● **Task prompt**
Each line from the beginning of the data below through the line containing "Z points up." should be repeated exactly, please.

● **Supplied information**
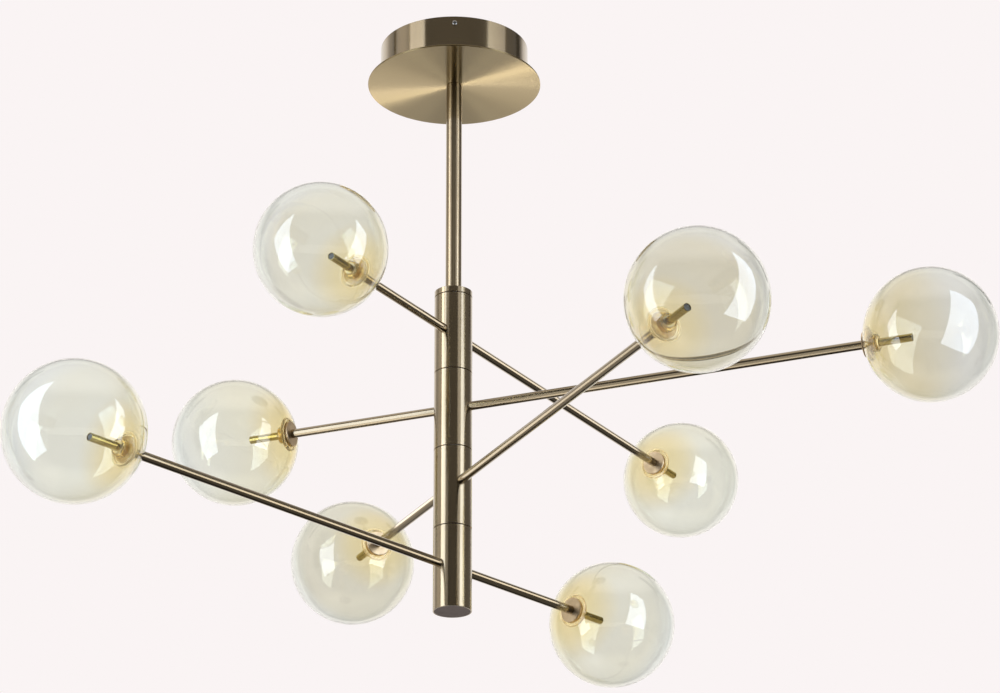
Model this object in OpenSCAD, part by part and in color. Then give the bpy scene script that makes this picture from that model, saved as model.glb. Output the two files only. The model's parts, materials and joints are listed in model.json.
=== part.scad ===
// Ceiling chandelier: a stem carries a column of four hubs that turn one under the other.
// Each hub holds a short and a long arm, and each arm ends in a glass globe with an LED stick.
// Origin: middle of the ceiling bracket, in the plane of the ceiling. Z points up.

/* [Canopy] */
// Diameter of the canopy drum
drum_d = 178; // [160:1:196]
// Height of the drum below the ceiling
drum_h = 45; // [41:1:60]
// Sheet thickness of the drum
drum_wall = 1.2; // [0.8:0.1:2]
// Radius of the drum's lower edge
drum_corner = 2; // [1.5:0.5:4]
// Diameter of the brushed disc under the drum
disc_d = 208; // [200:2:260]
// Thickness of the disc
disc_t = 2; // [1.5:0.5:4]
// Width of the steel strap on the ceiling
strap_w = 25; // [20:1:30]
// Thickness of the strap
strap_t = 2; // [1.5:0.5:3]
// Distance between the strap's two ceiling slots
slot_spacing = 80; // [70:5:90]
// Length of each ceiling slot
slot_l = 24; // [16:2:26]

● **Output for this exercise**
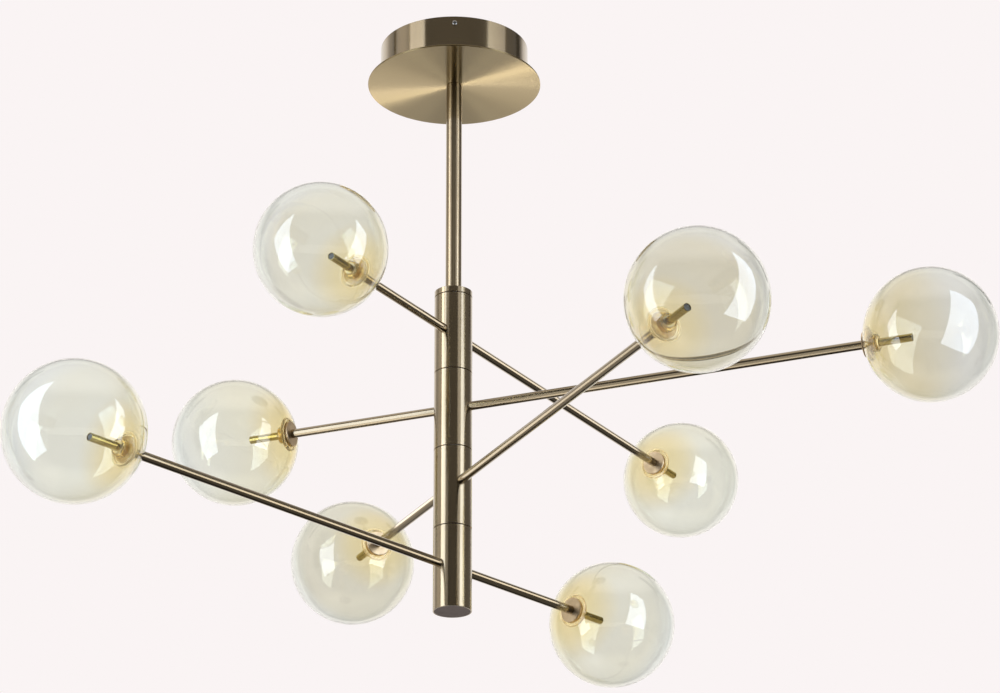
Model this object in OpenSCAD, part by part and in color. Then give the bpy scene script that makes this picture from that model, saved as model.glb. Output the two files only. The model's parts, materials and joints are listed in model.json.
=== part.scad ===
// Ceiling chandelier: a stem carries a column of four hubs that turn one under the other.
// Each hub holds a short and a long arm, and each arm ends in a glass globe with an LED stick.
// Origin: middle of the ceiling bracket, in the plane of the ceiling. Z points up.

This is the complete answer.